Luck v. Ewing

84 F. Supp. 525 | D.N.J. | 1949

MEANEY, District Judge.

This is an action to procure a reversal of a decision of the Federal Security Agency under the Social Security Act, 42 U.S.C.A. § 301 et seq. The facts are not in dispute. Plaintiff is the widow of one Harry H. Luck. From their marriage in 1939 they lived together until 1942 when they voluntarily separated. By Articles of Separation they agreed to live apart and the husband agreed to provide support for the wife in the amount of $10 per week. He made various payments the last of which was on August 15, 1946. On November 17, 1947, he died never having resumed cohabitation. Plaintiff applied for a lump sum death payment and was awarded the sum of $205.26 by the Bureau of Old Age and Survivors Insurance as one equitably entitled by reason of having paid out •burial expenses, but was denied a lump sum payment as a widow. At the same time- the Bureau informed plaintiff that she would not be entitled to widow’s insurance benefits on attaining the age of sixty-five.

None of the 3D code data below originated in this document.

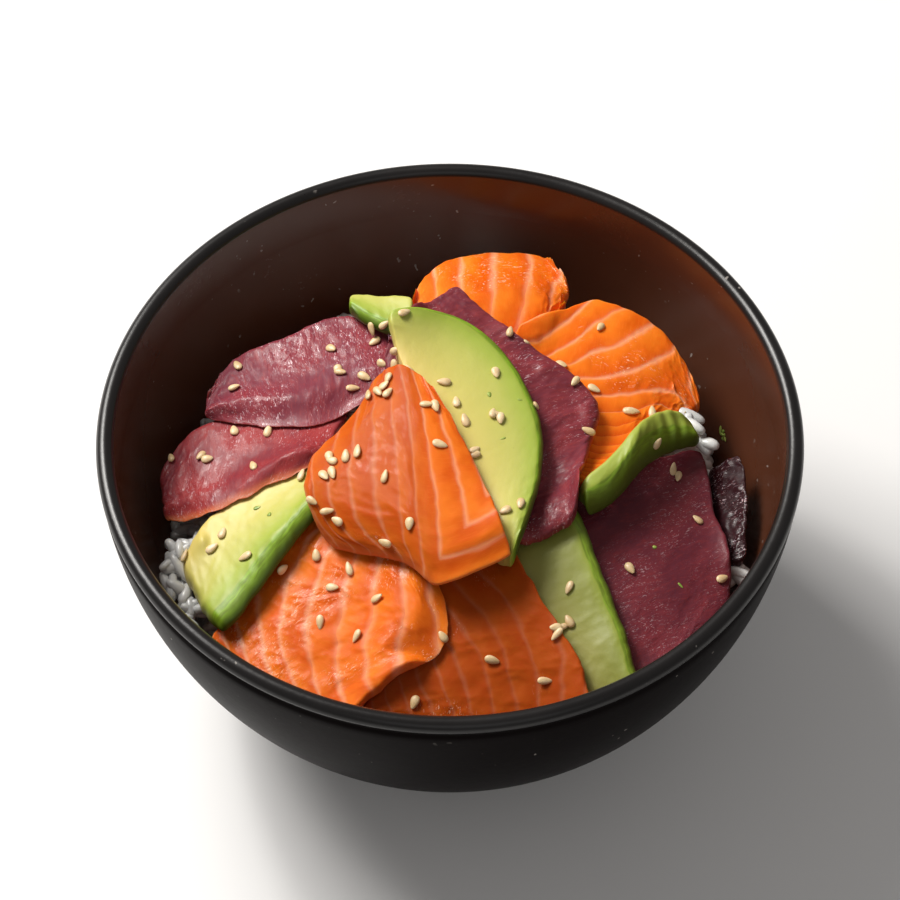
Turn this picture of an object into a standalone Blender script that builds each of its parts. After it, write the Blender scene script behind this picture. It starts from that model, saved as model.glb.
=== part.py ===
"""Sashimi donburi: a black bowl of rice under slices of salmon, tuna and avocado.

The frame's origin is at the middle of the foot's underside, with +Z up and -Y to the front.
Sizes are named in millimetres below and turned into metres when a mesh is made.
The bowl is a turned profile. The rice is a heap that fills it. Every slice is a loft between
edge curves, laid on whatever lies beneath it, from the rice upwards.
"""

import math
from dataclasses import dataclass

import bmesh
import bpy
import numpy as np

MM = 0.001

# ---- bowl -------------------------------------------------------------------------------
BOWL_HEIGHT = 80.0
BOWL_RADIUS = 80.0
WALL_CURVE_DEPTH = 91.0      # depth at which the outer wall's curve would close
SHOULDER_DEPTH = 66.0        # the outer wall turns under here
UNDER_TURN = (48.3, 6.7)     # corner that the turn under the bowl rounds off, as radius and height
FOOT_TOP_DEPTH = 75.0
FOOT_RADIUS = 37.5
FOOT_INNER_RADIUS = 33.0
FOOT_RECESS = 3.0            # height of the hollow inside the foot ring
LIP_RADIUS = 2.0             # rounding of the lip
INNER_RADIUS = 76.2
INNER_DEPTH = 71.0
INNER_POWER = 2.6
BOWL_STEPS = 56

# ---- rice -------------------------------------------------------------------------------
RICE_EDGE = 38.0             # height of the rice where it meets the wall
RICE_RISE = 24.0             # how much higher the middle of the heap stands
RICE_REACH = 66.0            # radius at which the heap comes down to its edge
RICE_POWER = 4.0
RICE_LEAN = 0.02             # the heap stands a little higher at the back
RICE_BUMP = 0.7
RICE_CLEAR = 0.6             # gap between the rice and the bowl's inside, upright
RICE_WALL_GAP = 1.0          # gap between the heap's edge and the wall
RICE_LOWER_RADII = (12.0, 25.0, 37.0, 47.0, 55.0, 60.5)
RICE_UPPER_RADII = (61.0, 56.0, 50.0, 43.0, 34.0, 23.0, 11.0)
RICE_STEPS = 40

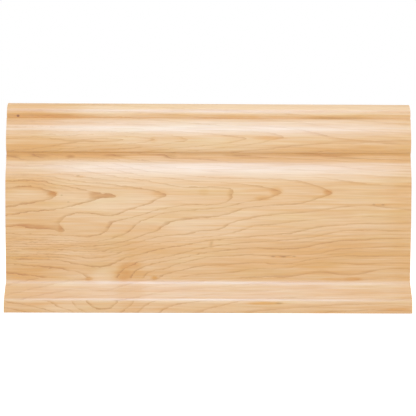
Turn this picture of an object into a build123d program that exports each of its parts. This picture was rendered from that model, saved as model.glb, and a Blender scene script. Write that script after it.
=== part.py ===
from build123d import *
from math import cos, radians, sin, sqrt, tan
import os

# A cut length of moulded skirting board, run from one piece of solid maple.
# It stands as it is fitted: its back against the wall, its bottom edge on the
# floor. The length is along X, the moulded face looks along -Y and Z is up.
# The origin is where wall and floor meet, at the middle of the length.

# Board, in millimetres
length = 307.0
height = 158.75
thickness = 19.05
top_edge_thickness = 4.8

# Every stretch of the face has a rise and a lean. The lean is in degrees from
# plumb: at a positive lean the face looks up, at a negative one it looks down.

# Plinth, with its bottom edge eased and its top edge rounded
bottom_ease = 0.8
plinth_rise = 7.0
plinth_round_rise = 3.2

# Bevel above the plinth, with the cove that runs out into the main face
bevel_lean = 30.0
bevel_rise = 9.8
bevel_cove_rise = 6.0

# Main face, which leans out as it climbs and has a slight belly
face_foot_lean = -4.5
face_head_lean = -1.5

# Shoulder over the main face, with its cove, which ends at a narrow groove
shoulder_lean = 15.5
shoulder_rise = 14.4
cove_head_lean = 2.0
cove_rise = 8.3
groove_depth = 0.6
groove_rise = 2.3

# Ogee: a small lip over the groove, a long swell, then a hollow below the nosing
lip_foot_lean = -50.0
lip_head_lean = -12.0
lip_rise = 2.0
ogee_swell_rise = 7.8
ogee_lean = 13.0
ogee_fall_rise = 8.7
ogee_head_lean = 4.0
ogee_hollow_rise = 7.9

# Nosing at the top, parted from the ogee by a quirk
quirk_depth = 1.3
nosing_foot_lean = -18.0
nosing_foot_rise = 3.8
nosing_rise = 8.0

# Wide shallow channel along the back, between the two lands that meet the wall
relief_depth = 1.6
relief_radius = 8.0
bottom_land = 16.0
top_land = 14.0

# The main face takes the height that the other stretches leave over.
moulding_rise = (
    bottom_ease + plinth_rise + plinth_round_rise + bevel_rise + bevel_cove_rise
    + shoulder_rise + cove_rise + groove_rise + lip_rise + ogee_swell_rise
    + ogee_fall_rise + ogee_hollow_rise + nosing_foot_rise + nosing_rise
)
face_rise = height - moulding_rise


def climb(start, rise, foot_lean, head_lean):
    """Carry the face up from start, as a line or as an arc that turns evenly.

    The chord of an arc leans by the mean of its two end leans, so its
    setback is the rise times the tangent of that mean.
    """
    setback = rise * tan(radians((foot_lean + head_lean) / 2))
    end = (start.X + setback, start.Y + rise)
    if foot_lean == head_lean:
        return Line(start, end)
    heading = (sin(radians(foot_lean)), cos(radians(foot_lean)))
    return TangentArc(start, end, tangent=heading)


def step_back(start, depth):
    """Cut level into the face from start, as the sharp foot of a groove."""
    return Line(start, (start.X + depth, start.Y))


def moulded_section():
    """Draw the section, with the wall face at 0 and the floor at 0."""
    with BuildSketch(Plane.YZ) as section:
        with BuildLine():
            floor = Line((0, 0), (bottom_ease - thickness, 0))
            ease = climb(floor @ 1, bottom_ease, -90, 0)
            plinth = climb(ease @ 1, plinth_rise, 0, 0)
            plinth_round = climb(plinth @ 1, plinth_round_rise, 0, bevel_lean)
            bevel = climb(plinth_round @ 1, bevel_rise, bevel_lean, bevel_lean)
            bevel_cove = climb(bevel @ 1, bevel_cove_rise, bevel_lean, face_foot_lean)
            face = climb(bevel_cove @ 1, face_rise, face_foot_lean, face_head_lean)
            shoulder = climb(face @ 1, shoulder_rise, face_head_lean, shoulder_lean)
            cove = climb(shoulder @ 1, cove_rise, shoulder_lean, cove_head_lean)
            groove_foot = step_back(cove @ 1, groove_depth)
            groove = climb(groove_foot @ 1, groove_rise, 0, 0)
            lip = climb(groove @ 1, lip_rise, lip_foot_lean, lip_head_lean)
            swell = climb(lip @ 1, ogee_swell_rise, lip_head_lean, 0)
            fall = climb(swell @ 1, ogee_fall_rise, 0, ogee_lean)
            hollow = climb(fall @ 1, ogee_hollow_rise, ogee_lean, ogee_head_lean)
            quirk = step_back(hollow @ 1, quirk_depth)
            nosing_foot = climb(quirk @ 1, nosing_foot_rise, nosing_foot_lean, 0)
            nosing_top = (-top_edge_thickness, height)
            TangentArc(nosing_foot @ 1, nosing_top, tangent=(0, 1))
            Polyline(nosing_top, (0, height), (0, height - top_land))
            draw_relief()
            Line((0, bottom_land), (0, 0))
        make_face()
    return section.sketch


def draw_relief():
    """Draw the channel in the back, with an arc from each land to its floor."""
    run = sqrt(relief_depth * (2 * relief_radius - relief_depth))
    floor_top = (-relief_depth, height - top_land - run)
    floor_foot = (-relief_depth, bottom_land + run)
    TangentArc(floor_top, (0, height - top_land), tangent=(0, 1))
    Line(floor_top, floor_foot)
    TangentArc(floor_foot, (0, bottom_land), tangent=(0, -1))


skirting_board = extrude(moulded_section(), amount=length / 2, both=True)
skirting_board.label = "skirting_board"

os.makedirs("parts", exist_ok=True)
export_step(skirting_board, "parts/skirting_board.step")
print("volume in cubic centimetres:", round(skirting_board.volume / 1000, 1))
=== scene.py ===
# %% [markdown]
# Moulded skirting board in pale maple
#
# The real object is one length of solid maple. A moulder drags the plank past spinning
# knives, so every member of the face, from the plinth at the foot to the nosing at the
# top, is the same section carried along the length. Then it gets a clear satin finish.
#
# The construction is loaded first, as a frame that nothing here moves. It fixes the size,
# and this script adds the looks: a finely stepped copy of the moulding, the growth rings
# and fibres of the wood, the finish, and the studio.

import bpy
import numpy as np
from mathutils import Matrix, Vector
from mathutils.geometry import delaunay_2d_cdt


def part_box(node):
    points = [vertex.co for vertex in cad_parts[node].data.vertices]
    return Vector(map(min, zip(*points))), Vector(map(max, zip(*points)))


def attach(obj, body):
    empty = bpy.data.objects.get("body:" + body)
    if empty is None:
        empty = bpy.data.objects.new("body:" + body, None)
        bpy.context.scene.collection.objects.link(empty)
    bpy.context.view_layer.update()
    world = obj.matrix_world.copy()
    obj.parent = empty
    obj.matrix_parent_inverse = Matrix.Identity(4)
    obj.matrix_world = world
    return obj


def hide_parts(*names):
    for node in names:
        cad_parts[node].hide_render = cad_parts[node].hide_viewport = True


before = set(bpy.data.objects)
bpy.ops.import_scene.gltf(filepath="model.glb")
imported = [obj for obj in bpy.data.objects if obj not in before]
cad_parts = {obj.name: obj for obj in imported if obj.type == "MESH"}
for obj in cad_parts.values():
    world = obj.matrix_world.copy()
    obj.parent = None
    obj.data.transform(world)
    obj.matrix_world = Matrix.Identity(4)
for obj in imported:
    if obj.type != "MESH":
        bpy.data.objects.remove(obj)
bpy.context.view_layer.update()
board_low, board_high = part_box("skirting_board")
length, thickness, height = board_high - board_low
print(f"board: {length:.4f} long, {thickness:.5f} thick, {height:.5f} high, in metres")

# %% [markdown]
# The camera
#
# The board is seen square on, from the middle of its length and half its height. A real
# lens that close shows the near plinth a little larger than the nosing, which is why the
# ends step in and out as the moulding does. The distance is chosen for that: the nearer
# the camera, the deeper the relief looks along the cut end. The camera stands half a
# degree to the left, and is rolled a quarter of a degree, as the photo was.

# %% Place the camera
view_distance = 0.69
view_width = 0.3124
view_drop = 0.00035
view_aside = 0.00065
view_turn = np.radians(0.6)
roll = np.radians(-0.22)

camera = bpy.data.objects.new("camera", bpy.data.cameras.new("camera"))
bpy.context.scene.collection.objects.link(camera)
camera.location = (
    -view_distance * np.sin(view_turn) - view_aside,
    board_low.y - view_distance * np.cos(view_turn),
    height / 2 - view_drop,
)
camera.rotation_euler = (np.pi / 2, roll, -view_turn)
camera.data.angle = 2 * np.arctan(view_width / 2 / view_distance)
camera.data.clip_start = 0.01
bpy.context.scene.camera = camera
print(f"lens angle: {np.degrees(camera.data.angle):.2f} degrees")

# %% [markdown]
# The section of the moulding
#
# The knives that cut a moulding are ground to a drawing, and a drawing of a moulding is
# read from the foot up: how far each member rises, and how far its face leans from plumb
# at its foot and at its head. Where the two leans differ, the member is an arc. The frame
# holds the same section with coarse facets, which would show as stripes in the highlights,
# so it is drawn here again in short steps and carried along the length.

# %% Describe the members, in millimetres and degrees
millimetre = 0.001
top_edge_thickness = 4.8
bottom_ease = 0.8
groove_depth = 0.6
quirk_depth = 1.3
crown_rise = 8.0

plinth_members = [
    (bottom_ease, -90, 0),
    (7.0, 0, 0),
    (3.2, 0, 30),
    (9.8, 30, 30),
    (6.0, 30, -4.5),
]
shoulder_members = [
    (14.4, -1.5, 15.5),
    (8.3, 15.5, 2),
]
ogee_members = [
    (2.3, 0, 0),
    (2.0, -50, -12),
    (7.8, -12, 0),
    (8.7, 0, 13),
    (7.9, 13, 4),
]
nosing_members = [
    (3.8, -18, 0),
]
others = plinth_members + shoulder_members + ogee_members + nosing_members
face_rise = height / millimetre - sum(member[0] for member in others) - crown_rise
main_face = (face_rise, -4.5, -1.5)
print(f"main face: {face_rise:.2f} mm high")

# %% Draw each member in short steps


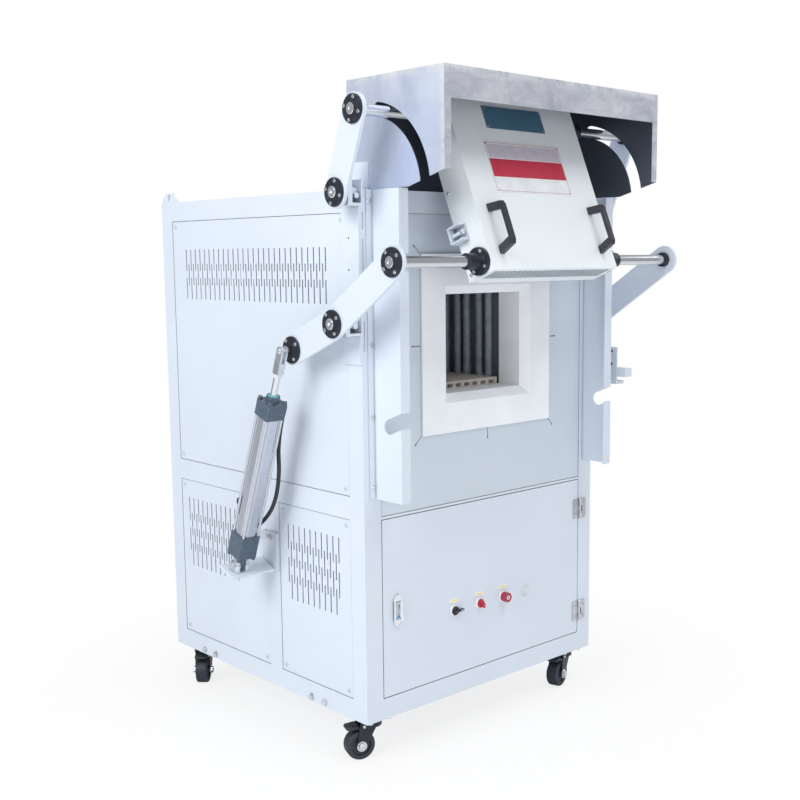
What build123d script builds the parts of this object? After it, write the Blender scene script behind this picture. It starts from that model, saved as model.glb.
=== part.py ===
from build123d import *

import os
from math import atan2, cos, degrees, hypot, pi, radians, sin, sqrt, tan

# Box furnace on casters. Two pairs of arms, driven by two pneumatic cylinders, swing the
# insulated door out of the mouth and up under a steel hood. Sizes are in millimetres.
# The origin is on the floor under the middle of the whole outline. +X is to the right for
# someone facing the door, +Y runs from the door to the back and +Z is up.
# Depths are measured behind the cabinet's front face, heights above its underside.

# Cabinet
WIDTH = 800.0
DEPTH = 833.0
HEIGHT = 1222.0
POST = 50.0
FRAME_SHEET = 3.0
LIP_SHEET = 2.0
LIP = 14.0
PANEL_SHEET = 2.0
PANEL_RECESS = 1.0
PANEL_SEAM = 1.5
LOWER_OPENING_TOP = 478.0
MIDDLE_RAIL = 54.0
FRONT_STRIP = 6.0
MIDDLE_POST_DEPTH = 330.0
DECK_SHEET = 4.0
DECK_HEIGHT = 500.0
LUG_WIDTH = 64.0
LUG_HEIGHT = 24.0
LUG_SHEET = 8.0
LUG_ROUND = 22.0
LUG_HOLE_RADIUS = 9.0
LUG_HOLE_HEIGHT = 11.5
LUG_SETBACK = 7.0
LUG_HOLE_SETBACK = 41.0

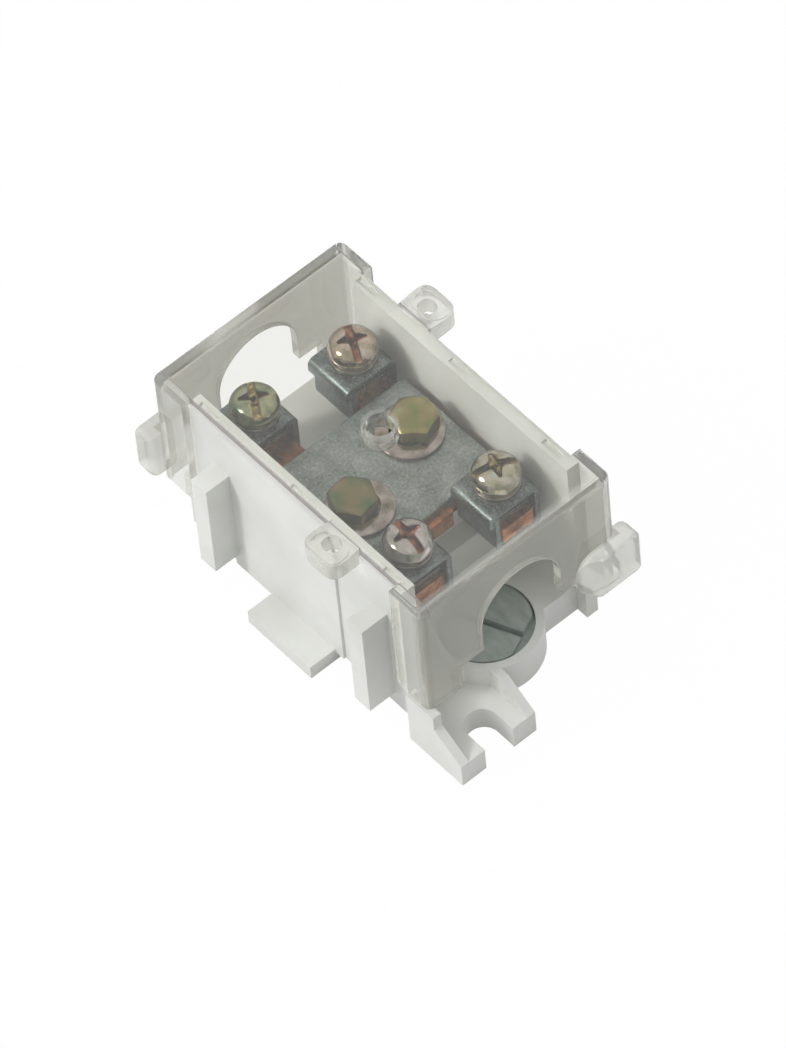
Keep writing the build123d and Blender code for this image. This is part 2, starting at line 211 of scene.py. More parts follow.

A hearing was held before a referee of the Social Security Administration who decided that the plaintiff had not qualified as a widow who was “living with” the wage earner at the time of his death. It is not clear however whether his decision was made with reference to the monthly benefits at age 65 or to the lump sum payment. In his decision he states that the claimant was dissatisfied with the determination that she would not be entitled to widow’s benefits at 65 and makes reference to Section 202(d) of the Act which provides for benefits at 65. The remainder of his decision however is equally applicable to the question of lump sum payments and he made no express determination that the plaintiff would not be entitled to benefits at 65. The Appeals Council of the Federal Security Agency denied a request for a review of the referee’s decision which then became the final decision of the Administrator within the meaning of the Social Security Act, 42 U.S.C.A. § 405(g). See: 20 C.F.R.1947 Supp. § 403.710(e). Plaintiff seeks a reversal of this decision and an order allowing plaintiff widow’s *527benefits when she shall have attained the age of 65.

Lump sum benefits are payable under the statute, “to the person, if any, determined by the Administrator to be the widow or •widower of the deceased and to have been living with the deceased at the time of death.” 42 U.S.C.A. § 402(g). Under section 209(n), 42 U.S.C.A. § 409(n), “* * * a widow shall be deemed to have been living with her husband at the time of his death if * * * he had been ordered by any court to contribute to her support.” The regulations are to the same effect. 20 C.F.R.1947 Supp. § 403.-834(c). Plaintiff claims that the Articles of Separation are equivalent to a court order for her support and that she was in contemplation of law “living with” the decedent at the time of his death.

It would seem to be elementary that a private agreement cannot be considered the equivalent of a court order. Although the statute is remedial and should be broadly construed, Richards v. Social Security Administration, D.C., 76 F.Supp. 12, it has nevertheless laid down definite requirements to determine elegibility for benefits. The court in its interpretation must necessarily be restricted by the language used. Accordingly the court concludes that these Articles of Separation are not equivalent to a court order and that plaintiff was not living with t'he decedent at the time of his death within the meaning of the statute, 42 U.S.C.A. § 402(g). The Federal Security Agency therefore properly denied her a widow’s lump sum payment.

Plaintiff’s demand for an order allowing her to be entitled to monthly social security benefits when she shall have attained the age of 65 is premature. Section 205(m) of the Act, 42 U.S.C.A. § 405(m), provides :

“No application for any benefit under sections 401-409 of this title filed prior to three months before the first month for which the applicant becomes entitled to receive such benefit shall be accepted as an application for the purposes of sections 401-409 of this title.”

Since plaintiff is at present 58 years of age any determination of her benefits accruing at age 65 would be clearly premature. The Agency was without jurisdiction to determine that question since it was never properly before it. It is not entirely clear whether the Agency decided that plaintiff would not be entitled to benefits when she shall have attained the age of 65, or whether its references to her future benefits were merely advisory. At any rate, because of this ambiguity the decision of the Agency should be modified so that it is confined to a determination of plaintiff’s right to a lump sum benefit. So modified the decision is affirmed.

Judgment for defendant without costs to either party.